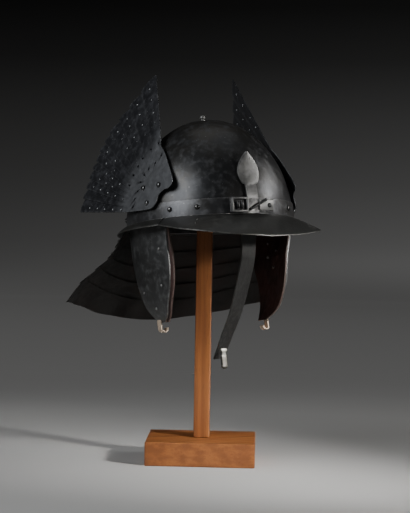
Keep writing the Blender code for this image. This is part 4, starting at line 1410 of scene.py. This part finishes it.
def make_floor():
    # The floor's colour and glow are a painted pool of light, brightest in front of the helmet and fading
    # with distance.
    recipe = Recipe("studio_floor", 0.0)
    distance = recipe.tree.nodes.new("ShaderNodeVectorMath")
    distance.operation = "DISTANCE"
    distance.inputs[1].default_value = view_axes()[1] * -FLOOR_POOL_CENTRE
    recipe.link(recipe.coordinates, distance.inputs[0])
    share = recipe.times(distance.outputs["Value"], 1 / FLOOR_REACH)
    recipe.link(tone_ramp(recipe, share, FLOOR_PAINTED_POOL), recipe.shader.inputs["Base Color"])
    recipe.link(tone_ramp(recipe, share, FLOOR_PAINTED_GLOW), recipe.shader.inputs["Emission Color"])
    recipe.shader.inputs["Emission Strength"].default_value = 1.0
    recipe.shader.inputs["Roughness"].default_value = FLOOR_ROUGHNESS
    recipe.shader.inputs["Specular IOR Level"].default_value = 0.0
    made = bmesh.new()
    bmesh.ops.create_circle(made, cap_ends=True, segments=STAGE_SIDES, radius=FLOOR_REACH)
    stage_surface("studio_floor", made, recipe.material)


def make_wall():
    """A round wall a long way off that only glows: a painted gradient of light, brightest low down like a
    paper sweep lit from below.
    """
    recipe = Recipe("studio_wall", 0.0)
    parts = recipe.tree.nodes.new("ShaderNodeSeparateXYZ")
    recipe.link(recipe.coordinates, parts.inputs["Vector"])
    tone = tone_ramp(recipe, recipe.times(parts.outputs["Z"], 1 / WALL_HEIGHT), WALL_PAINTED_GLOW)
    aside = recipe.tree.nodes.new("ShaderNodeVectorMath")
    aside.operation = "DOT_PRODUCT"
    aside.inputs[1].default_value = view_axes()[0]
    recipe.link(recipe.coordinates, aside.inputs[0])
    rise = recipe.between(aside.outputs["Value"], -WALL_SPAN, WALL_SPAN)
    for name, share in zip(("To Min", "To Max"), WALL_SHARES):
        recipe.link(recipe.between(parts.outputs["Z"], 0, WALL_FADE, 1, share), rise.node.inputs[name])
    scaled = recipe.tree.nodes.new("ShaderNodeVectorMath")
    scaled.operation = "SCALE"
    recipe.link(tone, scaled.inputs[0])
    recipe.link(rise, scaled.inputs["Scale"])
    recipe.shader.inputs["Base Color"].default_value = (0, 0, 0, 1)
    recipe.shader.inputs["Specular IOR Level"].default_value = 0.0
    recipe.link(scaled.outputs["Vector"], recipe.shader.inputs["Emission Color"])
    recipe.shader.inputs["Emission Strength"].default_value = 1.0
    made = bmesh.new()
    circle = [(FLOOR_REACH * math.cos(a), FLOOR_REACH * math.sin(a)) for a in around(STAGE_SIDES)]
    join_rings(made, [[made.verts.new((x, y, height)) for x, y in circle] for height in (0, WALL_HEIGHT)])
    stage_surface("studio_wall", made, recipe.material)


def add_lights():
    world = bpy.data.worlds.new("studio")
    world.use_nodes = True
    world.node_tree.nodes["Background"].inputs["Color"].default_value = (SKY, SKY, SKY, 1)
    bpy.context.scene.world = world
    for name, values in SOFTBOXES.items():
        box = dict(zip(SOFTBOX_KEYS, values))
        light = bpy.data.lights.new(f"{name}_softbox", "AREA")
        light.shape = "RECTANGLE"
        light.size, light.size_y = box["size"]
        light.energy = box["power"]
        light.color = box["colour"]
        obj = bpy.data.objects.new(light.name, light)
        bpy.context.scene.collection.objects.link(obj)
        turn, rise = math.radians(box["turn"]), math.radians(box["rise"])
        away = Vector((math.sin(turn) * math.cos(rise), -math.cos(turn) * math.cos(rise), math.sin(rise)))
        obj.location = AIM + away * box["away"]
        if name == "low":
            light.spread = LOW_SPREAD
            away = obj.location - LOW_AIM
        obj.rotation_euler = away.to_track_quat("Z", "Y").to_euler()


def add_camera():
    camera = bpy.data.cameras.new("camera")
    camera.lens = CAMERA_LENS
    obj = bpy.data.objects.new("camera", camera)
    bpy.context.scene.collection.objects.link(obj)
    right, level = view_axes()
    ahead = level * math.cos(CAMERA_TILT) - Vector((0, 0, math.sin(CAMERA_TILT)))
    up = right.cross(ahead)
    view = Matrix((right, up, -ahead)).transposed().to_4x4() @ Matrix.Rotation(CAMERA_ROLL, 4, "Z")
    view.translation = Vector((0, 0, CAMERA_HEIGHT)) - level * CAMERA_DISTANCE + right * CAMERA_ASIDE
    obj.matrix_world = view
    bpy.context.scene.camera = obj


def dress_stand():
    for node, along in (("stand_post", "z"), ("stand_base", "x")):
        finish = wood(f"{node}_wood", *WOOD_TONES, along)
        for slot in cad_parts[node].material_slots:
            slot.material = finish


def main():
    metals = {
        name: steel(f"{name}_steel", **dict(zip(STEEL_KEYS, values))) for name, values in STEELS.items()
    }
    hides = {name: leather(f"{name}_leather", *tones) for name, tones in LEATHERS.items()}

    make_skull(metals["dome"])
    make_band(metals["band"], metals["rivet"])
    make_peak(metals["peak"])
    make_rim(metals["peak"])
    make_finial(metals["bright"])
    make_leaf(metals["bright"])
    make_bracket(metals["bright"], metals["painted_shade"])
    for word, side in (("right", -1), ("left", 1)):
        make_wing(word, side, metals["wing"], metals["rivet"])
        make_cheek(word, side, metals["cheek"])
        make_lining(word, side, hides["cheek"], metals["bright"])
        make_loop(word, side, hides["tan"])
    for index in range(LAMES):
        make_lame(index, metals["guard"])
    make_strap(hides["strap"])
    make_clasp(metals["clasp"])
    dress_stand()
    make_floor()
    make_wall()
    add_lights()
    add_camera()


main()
-----
=== WHAT THE TASK ASKS ===
Copy the material above back out, exactly as written.

=== OUTPUT BELOW ===
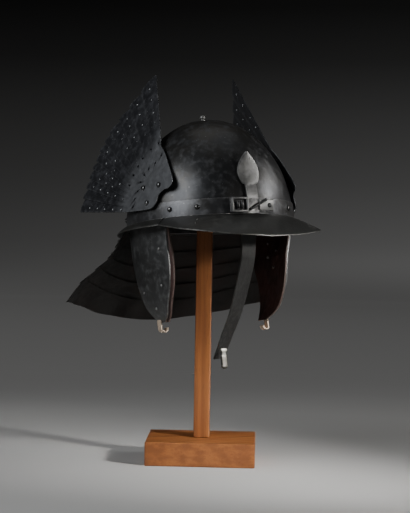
Keep writing the Blender code for this image. This is part 4, starting at line 1410 of scene.py. This part finishes it.
def make_floor():
    # The floor's colour and glow are a painted pool of light, brightest in front of the helmet and fading
    # with distance.
    recipe = Recipe("studio_floor", 0.0)
    distance = recipe.tree.nodes.new("ShaderNodeVectorMath")
    distance.operation = "DISTANCE"
    distance.inputs[1].default_value = view_axes()[1] * -FLOOR_POOL_CENTRE
    recipe.link(recipe.coordinates, distance.inputs[0])
    share = recipe.times(distance.outputs["Value"], 1 / FLOOR_REACH)
    recipe.link(tone_ramp(recipe, share, FLOOR_PAINTED_POOL), recipe.shader.inputs["Base Color"])
    recipe.link(tone_ramp(recipe, share, FLOOR_PAINTED_GLOW), recipe.shader.inputs["Emission Color"])
    recipe.shader.inputs["Emission Strength"].default_value = 1.0
    recipe.shader.inputs["Roughness"].default_value = FLOOR_ROUGHNESS
    recipe.shader.inputs["Specular IOR Level"].default_value = 0.0
    made = bmesh.new()
    bmesh.ops.create_circle(made, cap_ends=True, segments=STAGE_SIDES, radius=FLOOR_REACH)
    stage_surface("studio_floor", made, recipe.material)


def make_wall():
    """A round wall a long way off that only glows: a painted gradient of light, brightest low down like a
    paper sweep lit from below.
    """
    recipe = Recipe("studio_wall", 0.0)
    parts = recipe.tree.nodes.new("ShaderNodeSeparateXYZ")
    recipe.link(recipe.coordinates, parts.inputs["Vector"])
    tone = tone_ramp(recipe, recipe.times(parts.outputs["Z"], 1 / WALL_HEIGHT), WALL_PAINTED_GLOW)
    aside = recipe.tree.nodes.new("ShaderNodeVectorMath")
    aside.operation = "DOT_PRODUCT"
    aside.inputs[1].default_value = view_axes()[0]
    recipe.link(recipe.coordinates, aside.inputs[0])
    rise = recipe.between(aside.outputs["Value"], -WALL_SPAN, WALL_SPAN)
    for name, share in zip(("To Min", "To Max"), WALL_SHARES):
        recipe.link(recipe.between(parts.outputs["Z"], 0, WALL_FADE, 1, share), rise.node.inputs[name])
    scaled = recipe.tree.nodes.new("ShaderNodeVectorMath")
    scaled.operation = "SCALE"
    recipe.link(tone, scaled.inputs[0])
    recipe.link(rise, scaled.inputs["Scale"])
    recipe.shader.inputs["Base Color"].default_value = (0, 0, 0, 1)
    recipe.shader.inputs["Specular IOR Level"].default_value = 0.0
    recipe.link(scaled.outputs["Vector"], recipe.shader.inputs["Emission Color"])
    recipe.shader.inputs["Emission Strength"].default_value = 1.0
    made = bmesh.new()
    circle = [(FLOOR_REACH * math.cos(a), FLOOR_REACH * math.sin(a)) for a in around(STAGE_SIDES)]
    join_rings(made, [[made.verts.new((x, y, height)) for x, y in circle] for height in (0, WALL_HEIGHT)])
    stage_surface("studio_wall", made, recipe.material)


def add_lights():
    world = bpy.data.worlds.new("studio")
    world.use_nodes = True
    world.node_tree.nodes["Background"].inputs["Color"].default_value = (SKY, SKY, SKY, 1)
    bpy.context.scene.world = world
    for name, values in SOFTBOXES.items():
        box = dict(zip(SOFTBOX_KEYS, values))
        light = bpy.data.lights.new(f"{name}_softbox", "AREA")
        light.shape = "RECTANGLE"
        light.size, light.size_y = box["size"]
        light.energy = box["power"]
        light.color = box["colour"]
        obj = bpy.data.objects.new(light.name, light)
        bpy.context.scene.collection.objects.link(obj)
        turn, rise = math.radians(box["turn"]), math.radians(box["rise"])
        away = Vector((math.sin(turn) * math.cos(rise), -math.cos(turn) * math.cos(rise), math.sin(rise)))
        obj.location = AIM + away * box["away"]
        if name == "low":
            light.spread = LOW_SPREAD
            away = obj.location - LOW_AIM
        obj.rotation_euler = away.to_track_quat("Z", "Y").to_euler()


def add_camera():
    camera = bpy.data.cameras.new("camera")
    camera.lens = CAMERA_LENS
    obj = bpy.data.objects.new("camera", camera)
    bpy.context.scene.collection.objects.link(obj)
    right, level = view_axes()
    ahead = level * math.cos(CAMERA_TILT) - Vector((0, 0, math.sin(CAMERA_TILT)))
    up = right.cross(ahead)
    view = Matrix((right, up, -ahead)).transposed().to_4x4() @ Matrix.Rotation(CAMERA_ROLL, 4, "Z")
    view.translation = Vector((0, 0, CAMERA_HEIGHT)) - level * CAMERA_DISTANCE + right * CAMERA_ASIDE
    obj.matrix_world = view
    bpy.context.scene.camera = obj


def dress_stand():
    for node, along in (("stand_post", "z"), ("stand_base", "x")):
        finish = wood(f"{node}_wood", *WOOD_TONES, along)
        for slot in cad_parts[node].material_slots:
            slot.material = finish


def main():
    metals = {
        name: steel(f"{name}_steel", **dict(zip(STEEL_KEYS, values))) for name, values in STEELS.items()
    }
    hides = {name: leather(f"{name}_leather", *tones) for name, tones in LEATHERS.items()}

    make_skull(metals["dome"])
    make_band(metals["band"], metals["rivet"])
    make_peak(metals["peak"])
    make_rim(metals["peak"])
    make_finial(metals["bright"])
    make_leaf(metals["bright"])
    make_bracket(metals["bright"], metals["painted_shade"])
    for word, side in (("right", -1), ("left", 1)):
        make_wing(word, side, metals["wing"], metals["rivet"])
        make_cheek(word, side, metals["cheek"])
        make_lining(word, side, hides["cheek"], metals["bright"])
        make_loop(word, side, hides["tan"])
    for index in range(LAMES):
        make_lame(index, metals["guard"])
    make_strap(hides["strap"])
    make_clasp(metals["clasp"])
    dress_stand()
    make_floor()
    make_wall()
    add_lights()
    add_camera()


main()